The thing about The Lord of the Rings is that it is a story with classic fantasy tropes — immortal Elves, wronged kings, epic battles — but none of these elements are the crux of the story. Instead, The Lord of the Rings is about morality, bravery, and choosing to do the right thing even when it’s hard. That’s why the series’ primary heroes aren’t Aragorn the rightful king or Gandalf the ageless wizard; they’re Frodo and Sam, the small, insignificant Hobbits who get swept up in a larger adventure and decide to take a stand. When Tolkien does write about battles, he does so with insight (he himself was a veteran of World War I), but he never romanticizes war. He’s far more interested in how hardship and struggle can affect a person — and these are the themes that any Amazon adaptation should take to heart. For many Tolkien fans, this was the main criticism of Jackson’s recent Hobbit film trilogy, which transformed Tolkien’s original novel into a bloated action epic, trading emotional complexity for CG spectacle. Any potential Amazon show will have to navigate the same pitfalls.

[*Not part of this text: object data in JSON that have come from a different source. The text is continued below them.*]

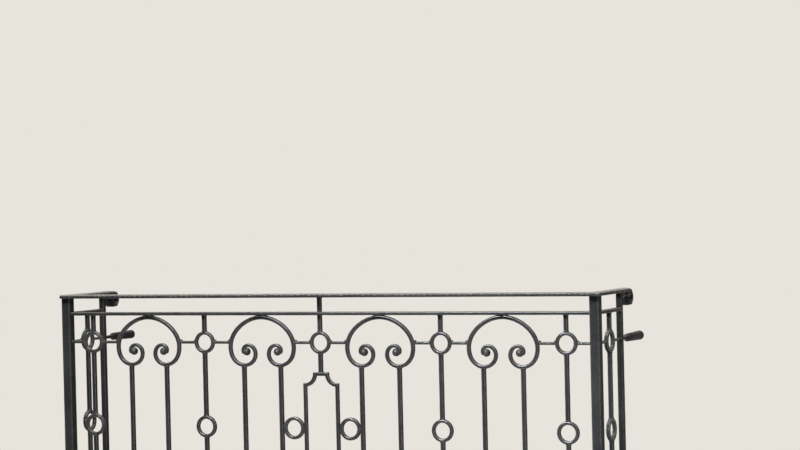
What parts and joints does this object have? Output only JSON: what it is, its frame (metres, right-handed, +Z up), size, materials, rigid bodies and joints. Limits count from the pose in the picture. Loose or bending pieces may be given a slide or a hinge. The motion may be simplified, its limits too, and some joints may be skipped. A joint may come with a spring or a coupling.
{
  "type": "wrought iron balcony",
  "caption": "Narrow wrought iron balcony: railing with scrolls, rings and square bars, rolled handrail ends and wall stays, standing on a thin moulded floor slab.",
  "frame": {"origin": "middle of the floor slab's back face, which lies against the wall", "axes": "+X to the right seen from the street, +Y into the wall, +Z up; the wall is the plane Y = 0"},
  "size_m": [1.66, 0.39, 1.09],
  "materials": {
    "painted_iron": "satin black paint on hammered wrought iron",
    "slab_stone": "matt pale limestone"
  },
  "bodies": {
    "root": {"floor_slab": "slab_stone", "corner_post_left": "painted_iron", "corner_post_right": "painted_iron", "back_post_left": "painted_iron", "back_post_right": "painted_iron", "handrail_front": "painted_iron", "handrail_left": "painted_iron", "handrail_right": "painted_iron", "upper_rail_front": "painted_iron", "upper_rail_left": "painted_iron", "upper_rail_right": "painted_iron", "lower_rail_front": "painted_iron", "lower_rail_left": "painted_iron", "lower_rail_right": "painted_iron", "upper_scroll_1": "painted_iron", "upper_scroll_2": "painted_iron", "upper_scroll_3": "painted_iron", "upper_scroll_4": "painted_iron", "lower_scroll_1": "painted_iron", "lower_scroll_2": "painted_iron", "lower_scroll_3": "painted_iron", "lower_scroll_4": "painted_iron", "baluster_pair_1": "painted_iron", "baluster_pair_2": "painted_iron", "baluster_pair_3": "painted_iron", "baluster_pair_4": "painted_iron", "ring_baluster_1": "painted_iron", "ring_baluster_2": "painted_iron", "ring_baluster_3": "painted_iron", "ring_baluster_4": "painted_iron", "centre_stem_upper": "painted_iron", "centre_stem_lower": "painted_iron", "centre_frame": "painted_iron", "centre_frame_rings": "painted_iron", "link_bars_upper": "painted_iron", "link_bars_lower": "painted_iron", "side_ring_baluster_left": "painted_iron", "side_ring_baluster_right": "painted_iron", "side_links_left": "painted_iron", "side_links_right": "painted_iron", "wall_stay_left": "painted_iron", "wall_stay_right": "painted_iron", "wall_anchor_left": "painted_iron", "wall_anchor_right": "painted_iron"}
  },
  "joints": []
}
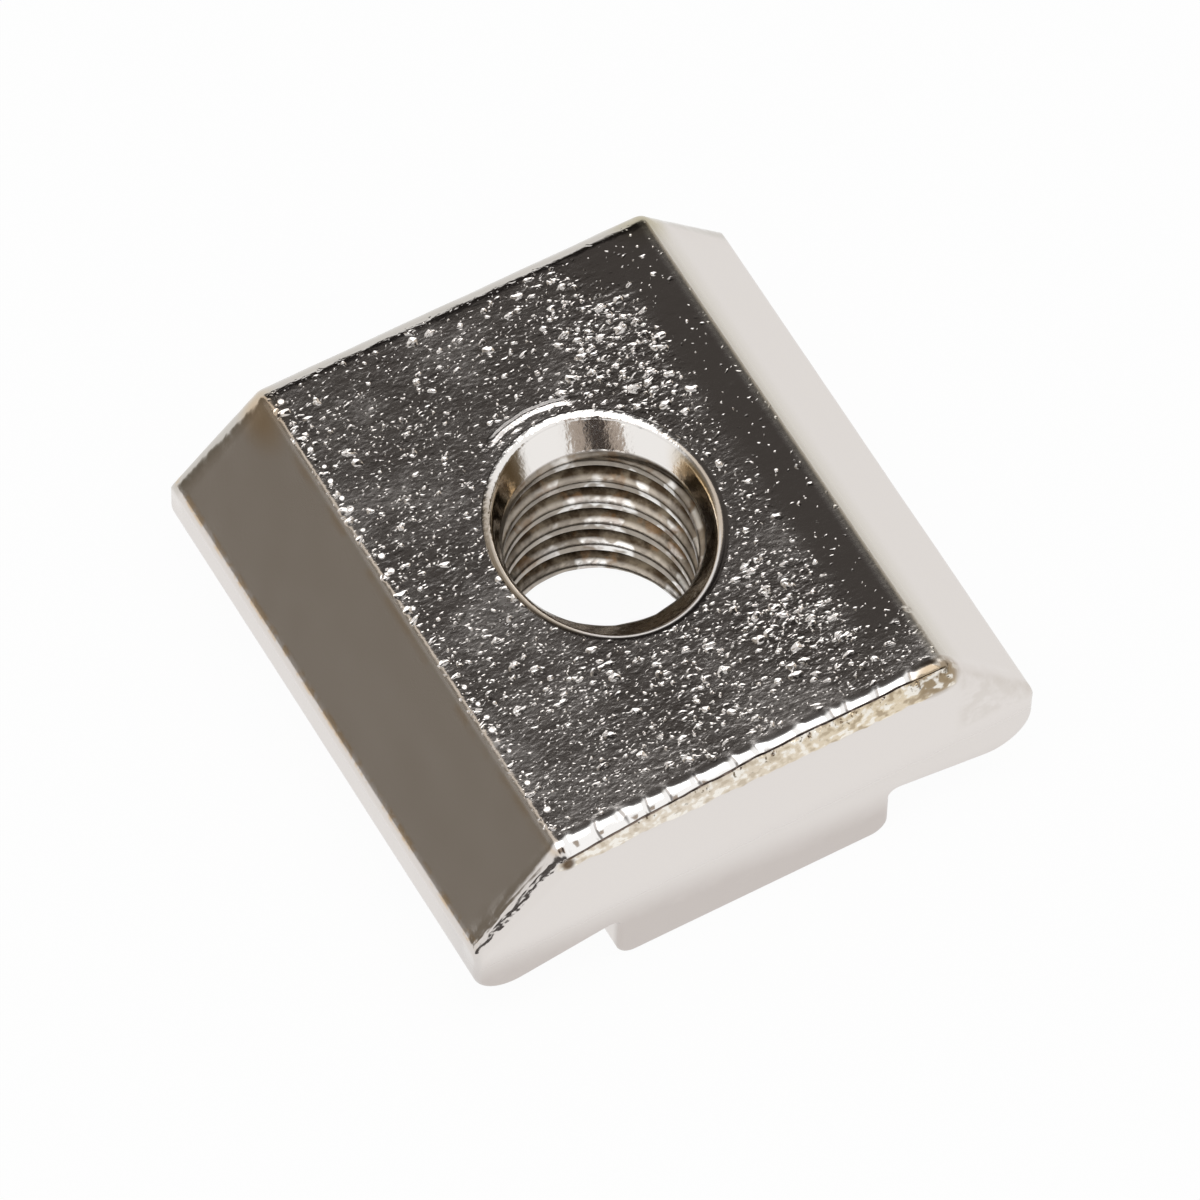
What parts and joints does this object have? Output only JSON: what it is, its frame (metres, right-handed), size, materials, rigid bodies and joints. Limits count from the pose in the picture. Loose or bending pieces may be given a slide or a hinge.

(As a side note, Amazon’s LOTR series also has the opportunity to correct a longtime criticism of Tolkien’s work: The Lord of the Rings is frequently held up as an example of fantasy literature’s overwhelming whiteness, and when it comes time for Amazon to cast its new series, there is absolutely no reason why a show about Hobbits, Elves, dwarves, orcs, and giant talking trees can’t cast actors of color.)
If Amazon just wants a lavish swords-and-horses show to compete with Game of Thrones, there are literally thousands of other fantasy books it could choose to adapt. What sets The Lord of the Rings apart is its emotional core — and if Amazon keeps true to that, its prequel series has the chance to be something special.